Xavier Velasco
Es científicamente comprobable que a las malas amistades también se les alerta, desde niños, justamente contra las malas amistades. Recuerdo al director de la escuela previniendo a mi madre contra la cercanía de cierto compañero incorregible, a cuya madre había prevenido a su vez contra mi mala influencia. ¿Cómo quebrar, no obstante, la simpatía natural que florece entre aquellos amigos automáticos que se adivinan mutuamente perniciosos?
Mi madre siempre estuvo convencida de que ese repetido desapego a las buenas costumbres aprendidas en casa sólo podía deberse a las malas amistades. Hasta el día en que, con dieciséis años, estrellé un carro espectacularmente a medio centro de Tlalpan. Mérito suficiente, según el Ministerio Público -que por entonces se declaraba incompetente para juzgar a un moco de mi edad- para enviarme a pasar la noche al Consejo Tutelar para Menores Infractores, antes de eso llamado "Tribunal de Menores" y mejor conocido como Tribilín. A partir de ese día, ya no pudo la autora de mis días culpar a los compinches de la cuadra por la segura perdición del único vecino que conocía por dentro el Tribilín.
Fueron sólo siete horas, pero nunca volvieron a tratarme igual. Era ya, oficialmente, una mala amistad. Había instituciones que así lo constataban. Poco o nada importaba que la fechoría acreditada fuese un simple accidente de tránsito, el hecho de saber -merced a los relatos hechizados que no me ahorré ante uno solo de mis vecinos, quienes bebían de la narración con quijada caída y ojos saltones- que durante cada una de aquellas horas había llevado puesto el uniforme del Tribilín, me etiquetaba como proscrito. ¿Qué puede uno hacer en esas circunstancias, sino esforzarse por estar a la altura de las expectativas generadas? Si tanto me gustaba contar las aventuras, y creía que antes o después lo haría por escrito, no podía por menos de reunir todas cuantas pudiera. Curiosamente, nunca más me volvieron a faltar los amigos.
Dentro del Tribilín hice sólo un amigo, que como yo venía de la Delegación Tlalpan, había chocado y no cumplía aún los diecisiete. Pero era una porquería de sujeto. En las horas que malvivimos ahí dentro me contó de los coches que había desvalijado, los animales que mató a balazos y las incautas a las que atiborró de yohimbina. El Kikis, lo llamaban. Tenía dos guardaespaldas y sabía disparar ametralladoras. Ninguno de los dos sabíamos aún que nuestra respectiva inclinación por la vagancia nos valdría un boleto para cursar de nuevo el cuarto de bachillerato, ni que mi nueva escuela -donde en principio nadie estaría enterado del Tribilín Affair– sería justo aquélla donde el Kikis había reprobado el curso.

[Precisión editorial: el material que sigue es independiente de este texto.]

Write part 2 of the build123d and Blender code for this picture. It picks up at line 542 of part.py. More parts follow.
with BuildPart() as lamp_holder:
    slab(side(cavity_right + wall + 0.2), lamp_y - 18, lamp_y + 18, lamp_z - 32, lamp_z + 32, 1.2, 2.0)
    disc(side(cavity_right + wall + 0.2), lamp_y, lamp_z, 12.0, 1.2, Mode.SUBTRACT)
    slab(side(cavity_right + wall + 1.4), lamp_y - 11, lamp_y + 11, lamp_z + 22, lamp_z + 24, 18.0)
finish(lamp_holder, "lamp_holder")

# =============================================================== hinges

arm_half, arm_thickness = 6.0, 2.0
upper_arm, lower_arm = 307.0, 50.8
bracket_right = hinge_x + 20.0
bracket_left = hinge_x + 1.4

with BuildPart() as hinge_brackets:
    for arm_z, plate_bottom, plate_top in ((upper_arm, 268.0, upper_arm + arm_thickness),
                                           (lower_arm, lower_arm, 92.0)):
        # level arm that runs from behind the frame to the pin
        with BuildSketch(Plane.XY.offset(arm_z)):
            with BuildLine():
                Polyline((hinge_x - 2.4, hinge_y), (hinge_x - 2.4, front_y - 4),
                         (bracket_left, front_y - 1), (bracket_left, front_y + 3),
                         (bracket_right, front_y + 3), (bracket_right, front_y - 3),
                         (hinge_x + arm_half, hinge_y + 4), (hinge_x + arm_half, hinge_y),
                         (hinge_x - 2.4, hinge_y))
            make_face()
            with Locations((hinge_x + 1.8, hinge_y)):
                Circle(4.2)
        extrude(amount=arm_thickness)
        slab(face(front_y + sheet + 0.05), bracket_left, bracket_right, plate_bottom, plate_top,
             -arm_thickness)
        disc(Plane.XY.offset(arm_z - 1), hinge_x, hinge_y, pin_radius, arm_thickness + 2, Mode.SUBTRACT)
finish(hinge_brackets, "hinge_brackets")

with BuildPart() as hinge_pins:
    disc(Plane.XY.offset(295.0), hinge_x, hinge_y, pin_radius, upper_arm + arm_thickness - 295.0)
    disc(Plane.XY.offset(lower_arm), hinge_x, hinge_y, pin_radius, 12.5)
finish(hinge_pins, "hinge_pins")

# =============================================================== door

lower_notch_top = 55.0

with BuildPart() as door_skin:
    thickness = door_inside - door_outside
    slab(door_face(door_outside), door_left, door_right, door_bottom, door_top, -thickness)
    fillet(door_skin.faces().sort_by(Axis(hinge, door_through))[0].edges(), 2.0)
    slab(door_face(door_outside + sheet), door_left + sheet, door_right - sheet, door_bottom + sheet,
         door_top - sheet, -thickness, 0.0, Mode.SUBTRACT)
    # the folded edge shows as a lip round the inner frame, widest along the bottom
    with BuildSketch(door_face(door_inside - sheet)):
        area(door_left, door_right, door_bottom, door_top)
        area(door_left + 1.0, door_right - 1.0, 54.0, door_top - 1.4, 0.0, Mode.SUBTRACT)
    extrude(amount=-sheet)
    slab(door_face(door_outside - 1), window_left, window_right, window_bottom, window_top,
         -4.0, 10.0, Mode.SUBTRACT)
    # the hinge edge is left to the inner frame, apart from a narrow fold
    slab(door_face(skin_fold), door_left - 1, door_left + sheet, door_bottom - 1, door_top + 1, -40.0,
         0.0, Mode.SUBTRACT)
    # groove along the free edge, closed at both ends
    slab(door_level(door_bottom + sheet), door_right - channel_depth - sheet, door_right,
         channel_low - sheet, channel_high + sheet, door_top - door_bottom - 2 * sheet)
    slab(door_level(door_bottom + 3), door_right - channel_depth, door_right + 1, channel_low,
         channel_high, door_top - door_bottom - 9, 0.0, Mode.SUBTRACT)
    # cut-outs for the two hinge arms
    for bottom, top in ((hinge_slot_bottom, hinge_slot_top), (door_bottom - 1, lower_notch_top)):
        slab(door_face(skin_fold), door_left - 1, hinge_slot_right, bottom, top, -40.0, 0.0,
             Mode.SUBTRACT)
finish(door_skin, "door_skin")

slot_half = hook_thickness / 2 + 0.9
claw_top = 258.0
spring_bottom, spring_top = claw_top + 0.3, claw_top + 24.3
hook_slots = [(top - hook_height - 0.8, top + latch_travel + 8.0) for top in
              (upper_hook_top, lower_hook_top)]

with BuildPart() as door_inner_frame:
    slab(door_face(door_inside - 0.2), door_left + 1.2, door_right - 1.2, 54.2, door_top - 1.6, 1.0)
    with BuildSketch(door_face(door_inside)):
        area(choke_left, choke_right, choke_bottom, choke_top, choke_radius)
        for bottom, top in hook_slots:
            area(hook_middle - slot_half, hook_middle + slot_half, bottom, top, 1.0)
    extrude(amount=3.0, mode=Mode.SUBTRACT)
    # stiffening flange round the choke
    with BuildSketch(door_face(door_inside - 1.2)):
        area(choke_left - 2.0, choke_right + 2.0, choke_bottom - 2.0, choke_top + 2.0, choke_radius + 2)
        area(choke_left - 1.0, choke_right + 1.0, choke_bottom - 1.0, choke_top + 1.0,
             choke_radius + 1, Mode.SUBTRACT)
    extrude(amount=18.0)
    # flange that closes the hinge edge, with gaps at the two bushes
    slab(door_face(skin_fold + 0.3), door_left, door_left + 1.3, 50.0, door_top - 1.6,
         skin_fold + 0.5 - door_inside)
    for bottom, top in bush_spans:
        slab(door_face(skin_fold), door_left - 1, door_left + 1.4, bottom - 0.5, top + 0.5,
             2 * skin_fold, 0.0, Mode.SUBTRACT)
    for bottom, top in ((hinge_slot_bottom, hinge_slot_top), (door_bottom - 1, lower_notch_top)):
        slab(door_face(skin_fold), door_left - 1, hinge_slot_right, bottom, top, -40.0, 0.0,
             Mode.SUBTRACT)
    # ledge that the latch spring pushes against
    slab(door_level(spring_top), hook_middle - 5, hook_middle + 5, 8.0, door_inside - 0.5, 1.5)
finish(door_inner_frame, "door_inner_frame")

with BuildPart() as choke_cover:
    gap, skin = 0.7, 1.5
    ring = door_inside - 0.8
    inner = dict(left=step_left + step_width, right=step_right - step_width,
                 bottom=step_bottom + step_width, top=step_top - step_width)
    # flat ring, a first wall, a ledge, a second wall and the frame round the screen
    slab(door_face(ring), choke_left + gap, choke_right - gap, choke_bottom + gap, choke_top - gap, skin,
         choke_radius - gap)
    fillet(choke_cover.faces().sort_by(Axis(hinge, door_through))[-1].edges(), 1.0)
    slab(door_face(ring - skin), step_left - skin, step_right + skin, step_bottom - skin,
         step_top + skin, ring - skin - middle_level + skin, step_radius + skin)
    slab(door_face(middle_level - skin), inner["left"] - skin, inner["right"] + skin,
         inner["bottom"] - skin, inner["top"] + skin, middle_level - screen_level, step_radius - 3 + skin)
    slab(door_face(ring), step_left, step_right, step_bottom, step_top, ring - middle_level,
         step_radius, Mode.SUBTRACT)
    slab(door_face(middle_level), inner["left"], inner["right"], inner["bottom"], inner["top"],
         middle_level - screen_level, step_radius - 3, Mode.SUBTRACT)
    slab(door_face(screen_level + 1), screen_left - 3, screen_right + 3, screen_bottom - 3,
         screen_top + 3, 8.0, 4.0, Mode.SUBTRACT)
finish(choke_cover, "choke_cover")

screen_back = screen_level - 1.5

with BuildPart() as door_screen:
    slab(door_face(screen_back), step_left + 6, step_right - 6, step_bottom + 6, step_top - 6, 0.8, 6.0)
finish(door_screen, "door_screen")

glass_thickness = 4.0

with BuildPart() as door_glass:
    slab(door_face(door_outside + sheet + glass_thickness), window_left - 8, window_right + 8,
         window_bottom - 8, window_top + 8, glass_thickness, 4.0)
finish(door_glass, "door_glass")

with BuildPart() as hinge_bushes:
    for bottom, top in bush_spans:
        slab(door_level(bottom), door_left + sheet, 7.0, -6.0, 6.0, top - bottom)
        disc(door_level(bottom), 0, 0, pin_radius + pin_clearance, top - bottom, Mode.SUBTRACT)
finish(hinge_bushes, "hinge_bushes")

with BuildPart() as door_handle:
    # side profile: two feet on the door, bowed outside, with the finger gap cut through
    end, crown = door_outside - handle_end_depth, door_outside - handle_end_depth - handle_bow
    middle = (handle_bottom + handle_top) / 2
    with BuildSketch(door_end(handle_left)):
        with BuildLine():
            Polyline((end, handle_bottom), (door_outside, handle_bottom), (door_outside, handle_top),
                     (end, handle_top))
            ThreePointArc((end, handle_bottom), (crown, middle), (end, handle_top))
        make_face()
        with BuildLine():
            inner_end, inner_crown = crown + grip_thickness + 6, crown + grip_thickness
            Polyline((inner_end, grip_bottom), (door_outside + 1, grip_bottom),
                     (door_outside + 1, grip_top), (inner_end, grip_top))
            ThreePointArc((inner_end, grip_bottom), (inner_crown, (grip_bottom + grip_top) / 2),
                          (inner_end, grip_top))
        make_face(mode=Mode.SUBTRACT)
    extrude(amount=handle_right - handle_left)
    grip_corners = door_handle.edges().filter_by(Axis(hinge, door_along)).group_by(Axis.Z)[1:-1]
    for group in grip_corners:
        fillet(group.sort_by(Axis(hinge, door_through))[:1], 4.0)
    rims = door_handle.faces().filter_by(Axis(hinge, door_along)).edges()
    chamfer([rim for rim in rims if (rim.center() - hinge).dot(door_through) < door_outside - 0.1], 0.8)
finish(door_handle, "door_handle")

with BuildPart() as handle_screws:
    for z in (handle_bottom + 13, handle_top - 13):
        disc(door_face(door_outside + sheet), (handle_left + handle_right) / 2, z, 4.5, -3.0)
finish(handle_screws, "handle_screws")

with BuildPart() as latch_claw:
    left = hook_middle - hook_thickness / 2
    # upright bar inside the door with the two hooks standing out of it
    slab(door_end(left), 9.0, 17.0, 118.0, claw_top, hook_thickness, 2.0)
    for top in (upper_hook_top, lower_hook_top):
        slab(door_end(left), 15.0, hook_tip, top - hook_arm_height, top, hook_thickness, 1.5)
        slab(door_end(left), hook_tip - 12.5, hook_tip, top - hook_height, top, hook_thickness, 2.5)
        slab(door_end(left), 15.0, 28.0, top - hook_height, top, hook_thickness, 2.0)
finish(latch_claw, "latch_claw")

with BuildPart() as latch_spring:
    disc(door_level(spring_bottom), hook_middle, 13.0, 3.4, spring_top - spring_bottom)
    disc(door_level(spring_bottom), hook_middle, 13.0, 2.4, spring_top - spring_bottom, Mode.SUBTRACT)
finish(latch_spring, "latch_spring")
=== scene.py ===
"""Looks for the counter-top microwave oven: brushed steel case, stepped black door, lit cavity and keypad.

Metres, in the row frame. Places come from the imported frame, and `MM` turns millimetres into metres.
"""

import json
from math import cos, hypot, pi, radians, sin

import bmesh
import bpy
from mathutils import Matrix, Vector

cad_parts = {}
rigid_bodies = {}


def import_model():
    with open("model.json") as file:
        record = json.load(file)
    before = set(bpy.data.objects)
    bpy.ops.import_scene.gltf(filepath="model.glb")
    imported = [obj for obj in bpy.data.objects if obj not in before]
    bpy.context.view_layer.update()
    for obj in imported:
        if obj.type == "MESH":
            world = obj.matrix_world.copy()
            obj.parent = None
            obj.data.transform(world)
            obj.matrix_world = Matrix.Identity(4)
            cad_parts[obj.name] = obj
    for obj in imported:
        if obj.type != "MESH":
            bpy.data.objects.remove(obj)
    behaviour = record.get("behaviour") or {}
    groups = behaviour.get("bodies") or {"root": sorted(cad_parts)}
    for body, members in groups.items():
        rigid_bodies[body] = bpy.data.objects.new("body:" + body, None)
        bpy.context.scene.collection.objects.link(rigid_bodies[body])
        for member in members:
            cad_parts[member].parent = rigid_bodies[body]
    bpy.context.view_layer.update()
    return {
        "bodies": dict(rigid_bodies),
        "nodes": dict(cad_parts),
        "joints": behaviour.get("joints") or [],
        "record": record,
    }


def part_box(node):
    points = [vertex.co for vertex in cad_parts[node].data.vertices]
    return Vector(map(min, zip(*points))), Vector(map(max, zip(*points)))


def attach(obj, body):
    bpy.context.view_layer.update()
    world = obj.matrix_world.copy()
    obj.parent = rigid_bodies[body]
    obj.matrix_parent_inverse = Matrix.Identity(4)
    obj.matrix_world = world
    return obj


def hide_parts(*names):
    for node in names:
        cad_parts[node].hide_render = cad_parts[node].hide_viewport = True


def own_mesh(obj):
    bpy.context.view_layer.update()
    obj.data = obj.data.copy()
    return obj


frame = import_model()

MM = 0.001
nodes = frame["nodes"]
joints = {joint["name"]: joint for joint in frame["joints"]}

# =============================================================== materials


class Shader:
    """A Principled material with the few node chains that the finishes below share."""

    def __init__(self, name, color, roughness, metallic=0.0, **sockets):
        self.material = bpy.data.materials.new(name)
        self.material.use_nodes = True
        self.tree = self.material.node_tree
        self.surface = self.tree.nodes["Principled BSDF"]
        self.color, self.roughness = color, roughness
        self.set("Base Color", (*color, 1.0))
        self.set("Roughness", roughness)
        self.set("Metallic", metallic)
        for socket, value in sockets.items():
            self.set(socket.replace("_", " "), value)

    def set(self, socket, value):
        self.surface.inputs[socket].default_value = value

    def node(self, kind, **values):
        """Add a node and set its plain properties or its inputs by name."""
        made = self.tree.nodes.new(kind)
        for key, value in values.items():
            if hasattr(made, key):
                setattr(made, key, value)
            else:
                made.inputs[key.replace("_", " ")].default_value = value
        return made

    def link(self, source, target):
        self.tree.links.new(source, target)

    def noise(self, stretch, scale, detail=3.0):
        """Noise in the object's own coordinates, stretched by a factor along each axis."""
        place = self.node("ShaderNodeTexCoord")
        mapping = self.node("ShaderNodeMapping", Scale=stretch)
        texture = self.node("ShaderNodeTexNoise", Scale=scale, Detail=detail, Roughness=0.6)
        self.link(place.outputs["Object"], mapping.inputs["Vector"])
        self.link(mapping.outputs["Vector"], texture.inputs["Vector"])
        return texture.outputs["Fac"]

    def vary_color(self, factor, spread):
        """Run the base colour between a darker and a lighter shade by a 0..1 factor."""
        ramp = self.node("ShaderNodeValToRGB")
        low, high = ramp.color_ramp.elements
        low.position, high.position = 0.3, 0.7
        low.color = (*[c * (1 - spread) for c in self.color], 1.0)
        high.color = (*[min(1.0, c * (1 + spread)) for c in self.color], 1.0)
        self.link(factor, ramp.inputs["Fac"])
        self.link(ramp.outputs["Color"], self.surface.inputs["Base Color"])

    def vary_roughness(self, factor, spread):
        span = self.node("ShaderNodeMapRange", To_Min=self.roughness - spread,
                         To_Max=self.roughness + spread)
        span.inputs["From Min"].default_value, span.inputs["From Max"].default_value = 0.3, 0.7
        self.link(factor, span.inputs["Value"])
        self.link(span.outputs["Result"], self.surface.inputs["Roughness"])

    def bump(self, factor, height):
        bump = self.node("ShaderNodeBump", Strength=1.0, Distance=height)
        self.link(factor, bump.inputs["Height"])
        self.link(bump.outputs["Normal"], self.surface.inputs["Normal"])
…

A ver si otra vez te haces mala fama…, aconsejóme mi querida madre, diríase que en tono de amenaza, cuando llegó el primer día de clases. Aun, pues, con las ganas de contar a mis nuevas conocencias todo sobre el periplo carcelario de marras, logré con mi silencio que durante la primera semana ninguno me mirara con el miedo magnético que suelen inspirar las malas amistades. ¿Cómo iba a imaginar que el lunes siguiente se haría presente el Kikis, en calidad de ex alumno añorante? No bien me saludó -para asombro de varios entre mis compañeros, que lo consideraban maleante aventajado- uno de ellos soltó la pregunta inminente. ¿De dónde se conocen ustedes dos?
Del Tribilín, respondió raudo el Kikis, con desprecio estudiadamente patibulario, para asombro e hilaridad de los presentes, que apenas si tardaron en lanzarme a la fama de ex convicto. Y entonces lo demás fue lo de menos: al día siguiente estábamos en el billar. Fugados de la escuela, felices de la vida. Echando estilo con el taco en la mano y el cigarro en la boca (apagado, en mi caso, para no toser). Contándoselos todo sobre el Tribilín.
A poco más de un año del Goofygate, una nueva vecina llegó a tocar el timbre de la casa. Quería presentarse con mi madre, pedirle algún favor, ya no recuerdo cuál, y ofrecerle un consejo por retribución. Cuide mucho a su hijito, que por aquí está lleno de malas amistades –le advirtió, con los ojos saltones- como será la cosa que me dijeron que hasta hay un muchacho que ya estuvo en el Tribunal de Menores. Sorprendidos y atónitos, mi madre y yo cruzamos miradas silenciosas. Definitivamente, esa vieja chismosa era mala amistad para cualquiera.